Most male ducks have beautiful coloring, particularly a bright green color from their neck to head. I’m sure that more than a few people have put forth great effort to capture this beautiful coloring. However, depending on the light the head can look blue or black, so it is actually difficult to capture the beautiful green color. Because of structural coloring the color of the feathers changes according to how the light hits them. If the front light shines nicely on the bird you can capture the beautiful color. In this scene of a duck taking flight, I photographed a series of shots, paying particular attention to the color of its head.
With front lighting, I was able to show the beautiful color of this Little Grebe. Using the technique of diagonal composition, the Little Grebe was positioned on the water’s surface with the blue and green reflection of the grass and sky. Moreover, I used the blurring effect of the telephoto lens from the foreground into the background. Although front lighting can become flat, by using the surrounding scenery and the special feature of the lens I was able to give the photo a feeling of depth.
Back lighting is the opposite of front lighting. Looking from the photographer’s viewpoint, the sun can be seen behind the subject.
Many people do not like to use back lighting since in normal shooting (with automatic exposure settings such as P, Av, and Tv mode) situations, if you use back lighting, the subject will be dark and you will often need to adjust the exposure setting (exposure compensation). If photographing a bird with back lighting in a carefully chosen, partially dark background, you can get a shot in which the feathers shine and float within the black background. And, if you shoot flowers, leaves, or the like with back lighting, you can also easily express depth using the beautiful expression of transmitted light.
I took this shot with the back light of evening. The rice stalks shine with the transmitted light. It is very beautiful, but if you take the shot in automatic shooting mode, the Grey Heron will be blacked out. For this shot, I adjusted the brightness in manual exposure mode (setting the aperture, shutter speed and ISO speed manually) so that the markings on its body stand out. The front blur and back blur are beautifully expressed and make the Grey Heron stand out in the scene.
Some eagles rest on the drift ice. Normally I wouldn’t be shooting with the sun shining directly in front of me, but this time the sun is coming out from behind the clouds and creating a soft light, so I adjusted the exposure slightly to +0.3. Since you will get lens flare or ghosting if you position the sun right in the middle of the frame, I put the sun in the top part of the photo and avoided that. And, being as it was ice drifting in the ocean, I was able to get a shot with a mysterious air to it.
This is light that shines from the side of the subject. Actually, it does not just refer to light that shines directly on the subject from the side but also includes light that shines diagonally in front of the subject (partial front light) and light that shines diagonally behind the subject (partial back light). Since a shadow often appears on the subject and there is a clear delineation of light and dark you can create a photograph with a feeling of depth.

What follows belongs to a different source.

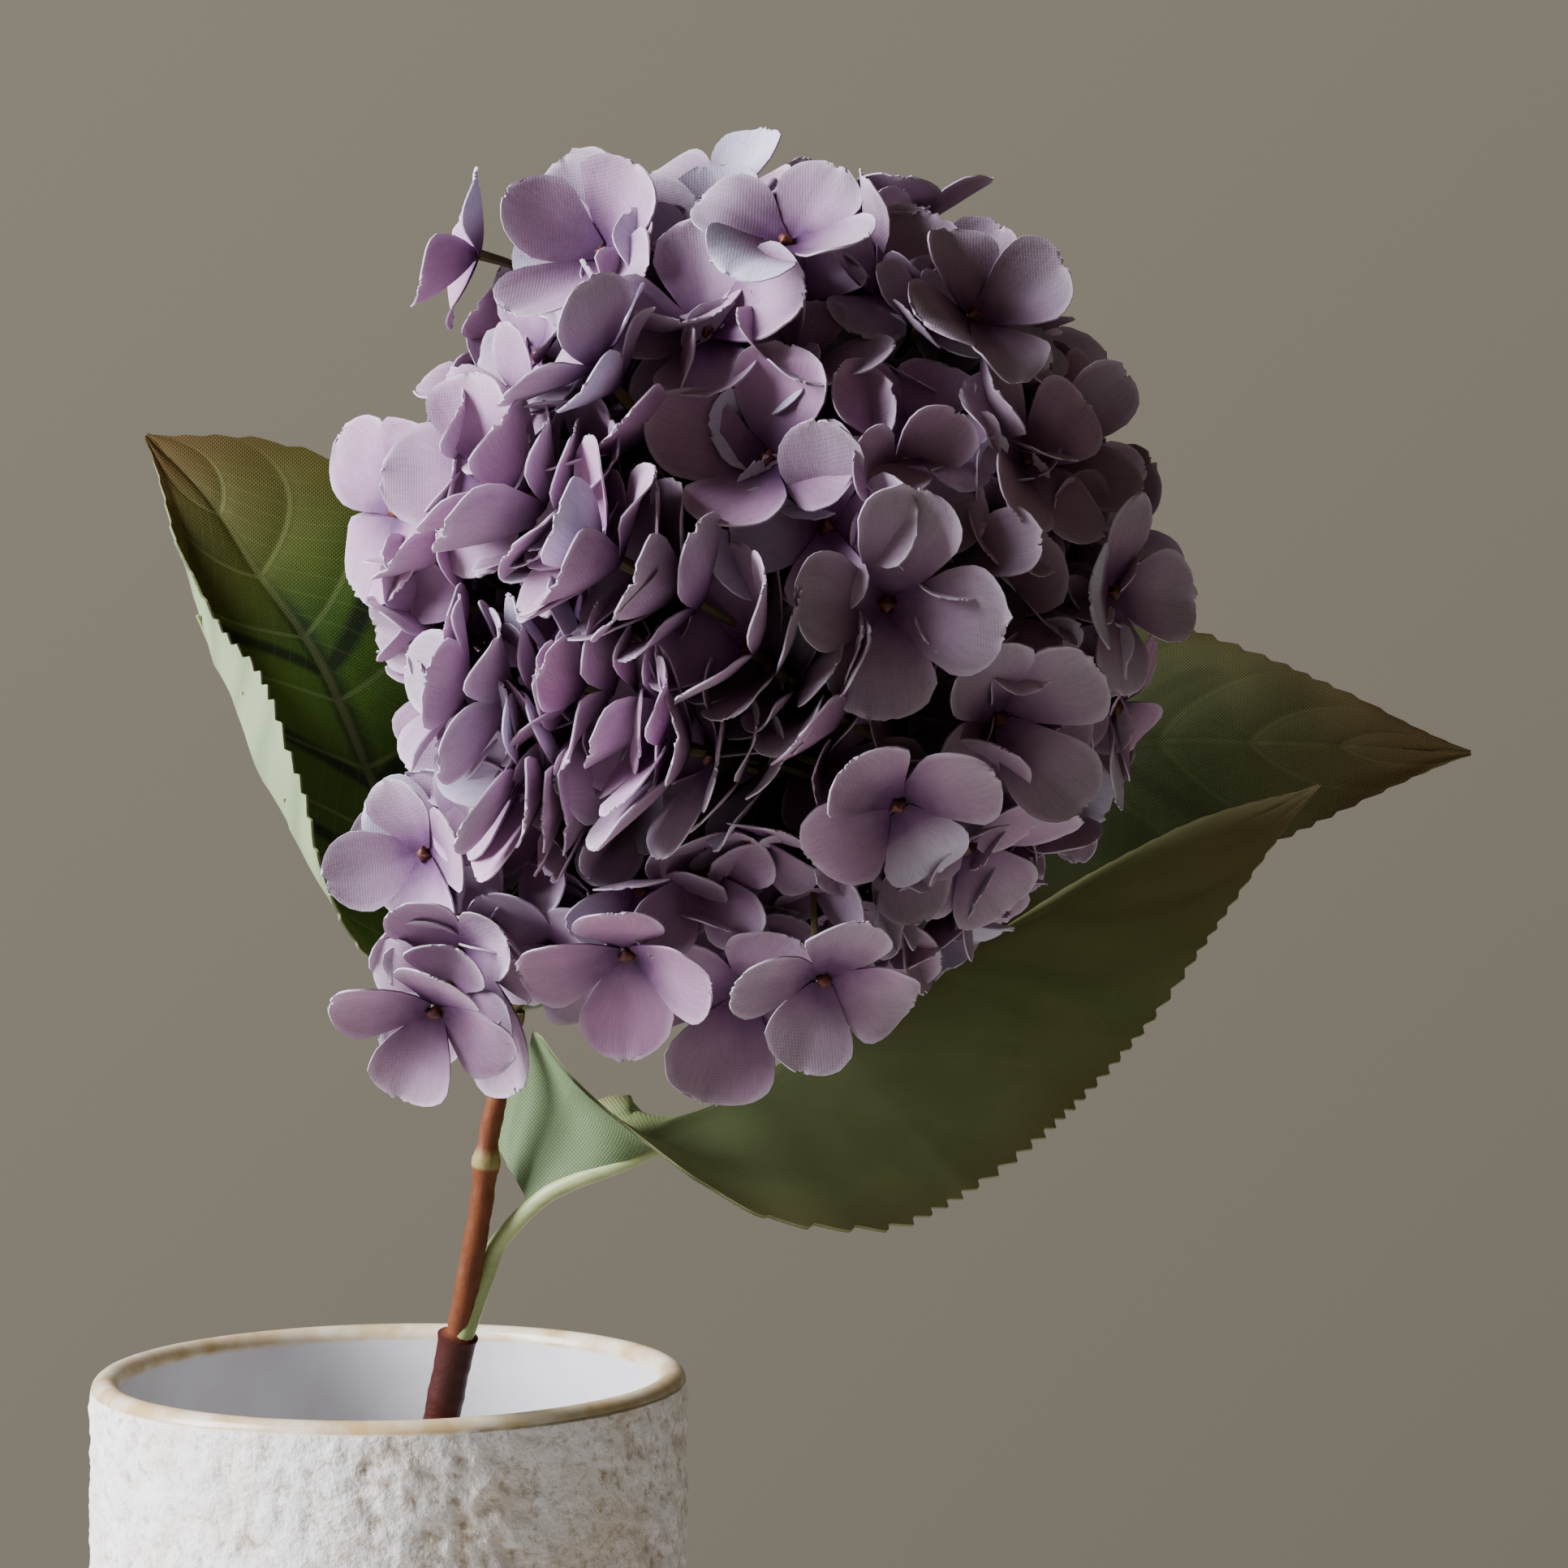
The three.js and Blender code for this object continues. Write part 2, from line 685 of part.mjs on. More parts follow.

This photo is not completely backlit; the Common Kingfisher is partially backlit by the light shining behind it to the right. With the light shining almost exactly overhead (top lighting), the Kingfisher floats in the bright background. Since the leaves in the front left are nicely illuminated by the transmitted light I took the shot so I could express that, but I was a little disappointed that the back of the bird is shining because the light is too strong.

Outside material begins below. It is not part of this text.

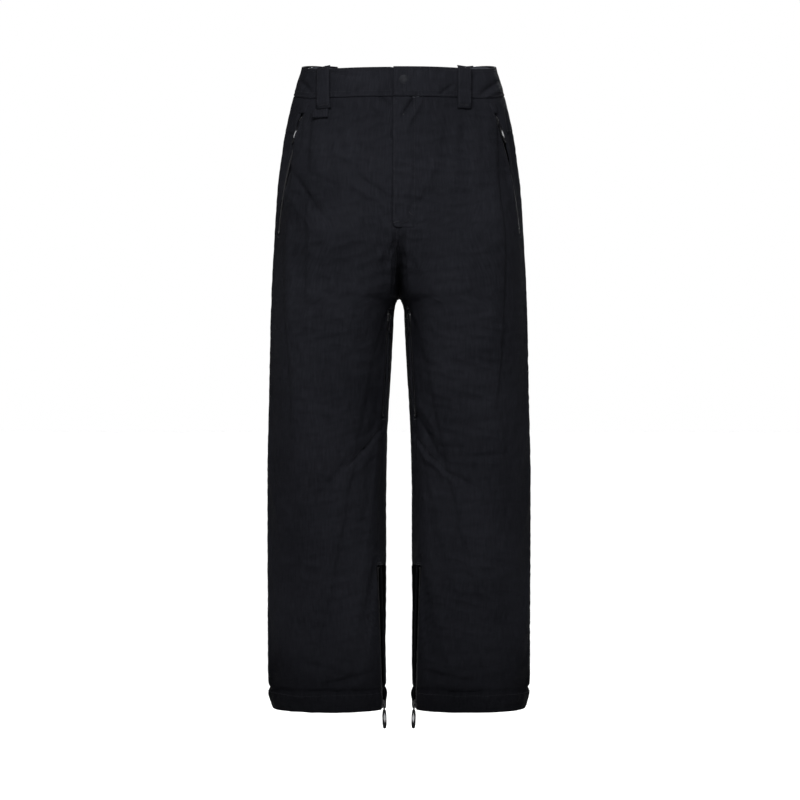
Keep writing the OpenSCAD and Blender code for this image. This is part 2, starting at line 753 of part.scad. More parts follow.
leg_puller_left();
leg_slider_right();
leg_puller_right();
back_flap_left();
back_flap_right();
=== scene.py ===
import math

import bpy
import numpy as np
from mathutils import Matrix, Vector


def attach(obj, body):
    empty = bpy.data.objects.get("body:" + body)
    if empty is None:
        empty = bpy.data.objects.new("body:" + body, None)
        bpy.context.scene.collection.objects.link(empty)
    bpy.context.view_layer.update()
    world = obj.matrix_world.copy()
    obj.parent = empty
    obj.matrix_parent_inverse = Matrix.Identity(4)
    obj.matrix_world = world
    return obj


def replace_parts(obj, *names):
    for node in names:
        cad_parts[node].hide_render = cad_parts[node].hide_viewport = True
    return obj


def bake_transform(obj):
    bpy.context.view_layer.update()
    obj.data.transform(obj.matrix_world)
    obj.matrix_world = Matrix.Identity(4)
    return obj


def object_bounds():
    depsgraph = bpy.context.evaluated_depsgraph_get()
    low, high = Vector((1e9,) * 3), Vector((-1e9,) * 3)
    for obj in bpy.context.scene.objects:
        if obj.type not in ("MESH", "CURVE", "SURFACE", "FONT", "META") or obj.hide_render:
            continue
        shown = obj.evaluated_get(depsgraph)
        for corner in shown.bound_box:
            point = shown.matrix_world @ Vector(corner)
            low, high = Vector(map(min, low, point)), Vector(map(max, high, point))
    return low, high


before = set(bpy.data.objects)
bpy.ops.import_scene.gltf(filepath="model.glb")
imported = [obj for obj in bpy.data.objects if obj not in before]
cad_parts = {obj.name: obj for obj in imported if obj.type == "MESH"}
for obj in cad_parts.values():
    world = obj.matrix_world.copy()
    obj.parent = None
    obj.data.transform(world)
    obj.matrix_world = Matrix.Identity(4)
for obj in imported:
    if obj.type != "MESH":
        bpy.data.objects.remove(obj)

# Insulated ski pants hanging from the waist. Lengths in the garment block are millimetres,
# as in the CAD, and every mesh is written in metres.
cad_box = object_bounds()
MM = 0.001

# ---------------------------------------------------------------- garment block

CROTCH = -366.0
THIGH_END = -596.0
SHIN_START = -786.0
LEG_ZIP_TOP = -800.0
HEM = -1035.0
HEM_FOLD = -1000.0
VENT_TOP, VENT_END = -386.0, -560.0
YOKE = -104.0
BAND = -47.5
FLY_END = -250.0
FULLNESS = 0.9
BACK_RISE = 22.0
VENT_TURN, LEG_TURN, LEG_LOW = 0.25, 0.32, 0.2

OUTER = [(-1035, 209), (-1026, 212), (-1010, 214), (-632, 214), (-582, 212.6), (-509, 211),
         (-411, 209.2), (-338, 207), (-264, 202.8), (-191, 198.8), (-142, 192.7), (-117, 189.4),
         (-93, 185.3), (-60, 178), (-39, 173.1), (-14, 166.6), (5, 160), (22, 157)]
INNER = [(-1035, 21.2), (-681, 21.2), (-632, 20.2), (-583, 18.8), (-534, 16.3), (-485, 13.2),
         (-436, 10.6), (-387, 8.2), (-378, 6.4), (-372, 4.6), (-368, 2.6), (-366, 0), (22, 0)]
FRONT = [(-1035, 62), (-900, 73), (-790, 82), (-680, 93), (-583, 101), (-509, 109),
         (-411, 119), (-338, 124), (-262, 126), (0, 94), (22, 91.3)]
BACK = [(-1035, 84), (-900, 86), (-680, 84), (-583, 94), (-509, 106), (-411, 128), (-338, 150),
        (-270, 163), (-220, 165), (-160, 155), (-100, 136), (-49, 117), (0, 106), (22, 103)]
SIDE = [(-1035, 10), (-790, 0), (-680, -4), (-583, -2), (-411, 4), (-338, 8), (-190, 12), (22, 4)]
CENTRE = [(-1035, 117.6), (-790, 117.6), (-582, 115.8), (-411, 109.5), (-338, 104),
          (-190, 98), (-49, 90), (22, 86)]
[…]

I found a male Northern Pintail taking a bath. Since I knew that as I was shooting the duck would be constantly changing direction while bathing, I waited for the moment when he was facing me and the light was coming mostly from the side (partial front lighting). The result was the shot I was aiming for, the water spray sparkling in the light against the reflection of the forest background.
I likely would not have gotten a shot of this scene of an eagle tearing into its prey on some drift ice if it was lit from the front. The reason for that is the drift ice in the foreground that is hiding the body. However, the soft back light is coming through the clouds from the left and reflecting off the ice (reflector effect), effectively shining on the bird’s face and correcting any blackout. And, the light was hitting the edge of the drift ice to beautifully create a sense of depth so I took the shot without hesitation.
This is an example of a disappointing shot. The light hitting the body of this Blue-and-white Flycatcher is too strong so its back is shining and its blue coloring is not vibrant. I was aiming to capture the moment it looked to the right, but as a result of the bird’s characteristic black coloring from its bill to its eyes, and the shadow cast on its face, it is hard to see the expression on its face even though there is catch light in its eyes.
This scene seems to have front lighting, but it is actually side lighting. The light is shining from the right in the photo, and if you look closely you will notice that the left side of this Eurasian Wigeon is shaded. There is a feeling of depth thanks to the angle of the light. And, since it was just at the time when the early cherry blossoms were out, a sense of perspective is created with the blurring of the blossoms in the foreground. The photo has an appealing color composition as a result of the flowers also coming in from the side, adding the hint of transmitted light.
As you would expect top lighting is light that comes from directly above like the noonday sun. This lighting is actually difficult to work with and I often shy away from it. Depending on the background also, top lighting can act as a stage spotlight, making the main subject stand out.
Seen with the naked eye this scene of a Common Sandpiper resting on a rock did not appear to be anything special, but looking through the camera lens, it had an altogether different feeling. The white rock created a reflector effect and I was able to nicely capture the Sandpiper with a mild shadow on its belly. If you are unsure of a shot take a look through the viewfinder and see how it looks.
In the forest on a clear day the sun streaming through the trees sparkles beautifully but this is actually very troublesome. If the sun is high in the sky the strong sunlight floods in between the leaves of the forest trees. When the strong sunlight enters a dark place it creates an abnormally high contrast and strikes the bird’s body in patches, creating an extraordinary photograph. Even if the light does not shine directly on the bird, it is very difficult to look at because the area around it is bright. It is difficult to spot the colorful Ruddy Kingfisher amid the sparkling sunbeams streaming into the forest. You can understand why vibrant colors become a protection in such an environment.